Lady Gaga later did a tribute song to her. The lyrics went: “I am so fab. Check out: I’m blond, I’m skinny, I’m rich, and I’m a little bit of a bitch.”
Ms. Versace put her in a campaign.
Even in rehab, where Ms. Versace went in 2004 to deal with a cocaine problem, her biggest complaint was about wardrobe. “I said, ‘The only thing I miss are my high heels,’” said Ms. Versace, sober ever since.
She didn’t love that Ryan Murphy chose last year to revisit the past in “The Assassination of Gianni Versace: American Crime Story.” So she hasn’t seen Penélope Cruz play her. Ms. Versace said there are some “errors” in the show but offered no specifics as to what they were.
“I know what happened,” she said. (The show, a limited series for FX, won seven Emmys and two Golden Globes.)

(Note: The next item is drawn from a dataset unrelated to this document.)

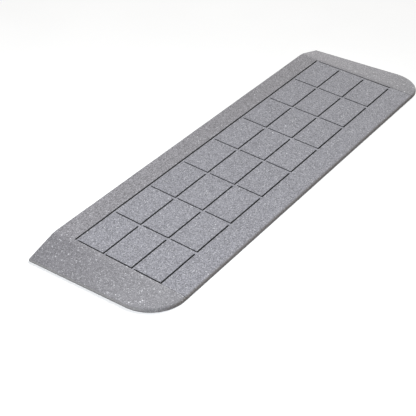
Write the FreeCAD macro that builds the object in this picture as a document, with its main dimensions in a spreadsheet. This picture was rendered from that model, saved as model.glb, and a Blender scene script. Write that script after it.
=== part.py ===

In person these days, Ms. Versace’s act is considerably toned down.
The tan has gotten less pronounced, and her famous hair goes just about to her shoulders. Even the cigarettes are gone. “Two packs of Marlboros a day,” she said.
Ms. Versace quit five years ago, after seeing a doctor in New York who told her not only that she was going to die from them, but also that he wasn’t going to see her again for checkups unless she stopped.
Ms. Versace was terrified at the certainty with which he spoke to her.
But there was also something appealing about someone with the nerve to say no to her. “No one else did,” she said.
Ms. Versace still misses the feeling of nicotine hitting her throat. She still thinks cigarettes look great and misses having her trademark Medusa lighter. “I want to go back,” she said, laughing.
But she didn’t seem to mean it. The recent deaths of two close friends who had cancer have made Ms. Versace more contemplative. She is aware that nothing is forever.
The first was Ingrid Sischy, the longtime editor of Interview Magazine, who died in 2015. The second was Franca Sozzani, the editor of Italian Vogue.
They were the ones Ms. Versace called for advice. “Any time I had a problem,” she said.
Ms. Versace, 64, doesn’t know how much longer she’ll run her own company.
In 2015, she starred in an ad campaign for Givenchy, whose designer Riccardo Tisci was an obvious steward to carry the Versace brand into the social media age. After his resignation from Givenchy, Ms. Versace and Mr. Tisci had what many believed was a long negotiation about him taking over her company. It seemed a fait accompli.
What happened?
“Nothing,” Ms. Versace said. “I stayed where I am, and he went somewhere else.” (Mr. Tisci is now the designer of Burberry.)
She doesn’t want to remain in her job for life, as Karl Lagerfeld, who worked all the way to his death this year at the age of 85, did. “At some point, you understand you need help,” she said. “But at the moment, I feel totally full of life.”